As with all his main projects, the Ancestors developed organically out of his relationship with other musicians, rather than some grand conceptual plan. The Comet Is Coming, for example, grew out of Hutchings’ love of synth and drums duo Soccer 96. "I heard them at a thing in Camden," he recalls. "I said, ‘That was amazing. Can I play on one song?’ – I had my sax – and they were like, ‘Yeah, cool.’ So I jumped in and played and it went off." These guest spots would become a regular occurrence. Eventually, Hutchings, synth player Dan Leavers and drummer Max Hallett decided to book some studio time and let the muse take them.

"We just pressed record and started jamming, like totally formed tunes, reels of them, it was really strange. I don’t know how we did it, but we were thinking we were all on the same page, we like the same things." After four days, Hutchings, synth player Dan Leavers and drummer Max Hallett had enough material for an album and an EP. Realising this was a project in its own right, they became the Comet Is Coming, renaming themselves King Shabaka, Danalogue the Conqueror and Betamax Killer.

While Hutchings was flattered by the group’s Mercury nomination, his focus, as ever, is on the future. In between touring with his own groups, he plans to spend more time in the USA next year, investigating local scenes and following the Sun Ra Arkestra around. "I play with them when they’re in Europe, but I actually want to play with them when they’re in the place that they’re from," he explains. In New York, he hopes to rekindle his BBC instigated trio with bassist Chris Morrissey and drummer Mark Guiliana, the man behind the astonishing Art-Blakey-plays-Squarepusher rhythms of David Bowie’s Blackstar.
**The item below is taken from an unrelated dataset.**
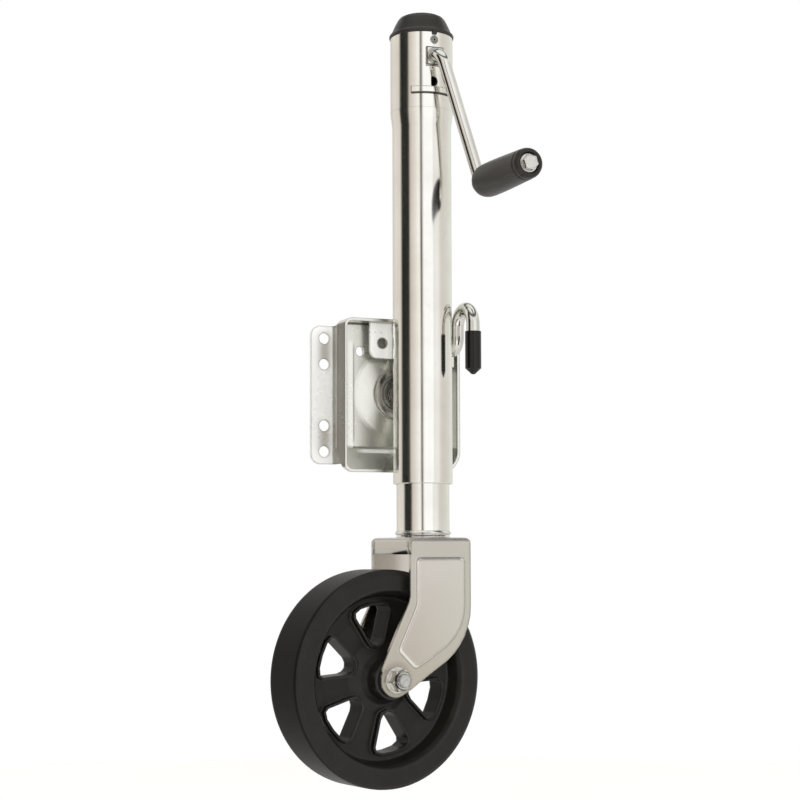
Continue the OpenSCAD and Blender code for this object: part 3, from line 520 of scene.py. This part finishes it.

A recent NTS radio session with Chicago house outlier Hieroglyphic Being and percussionist Sarathy Korwar has given him further inspiration. "That’s the kind of direction that I want the next Sons Of Kemet album to go in," he declares. Although Kemet deploy subtle dub effects on their albums, their sound is essentially acoustic, with Tom Skinner and Seb Rochford entering a drum dialogue that taps into contemporary bass music via Rastafarian nyanbinghi drums, Barbadian tuk and West African drum circles. Theon Cross’s tuba, meanwhile, sounds like a free jazz loving hippo making grime instrumentals. By citing producers like Hieroglyphic Being, Hutchings isn’t thinking in terms of "going electronic" but rather exploring extended musical forms.

"I’m not good at definitions in terms of electronic music, but slowly moving music that has loads of flow. It still gets to the same level of hype, but instead of it being a three minute song, we can see the development over 20 minutes, where you can’t necessarily tell when things come in. Actress does that a lot. By the end it’s like a different track to what it was like at the beginning, but there’s no specific point when something kicked off. It’s slowly added to.

Ideally I’d like an album that’s like one of those Pharoah Sanders records where there’s only three tracks and each of the tracks is like 20 minutes, so you can really get a sense of the band really going into the music."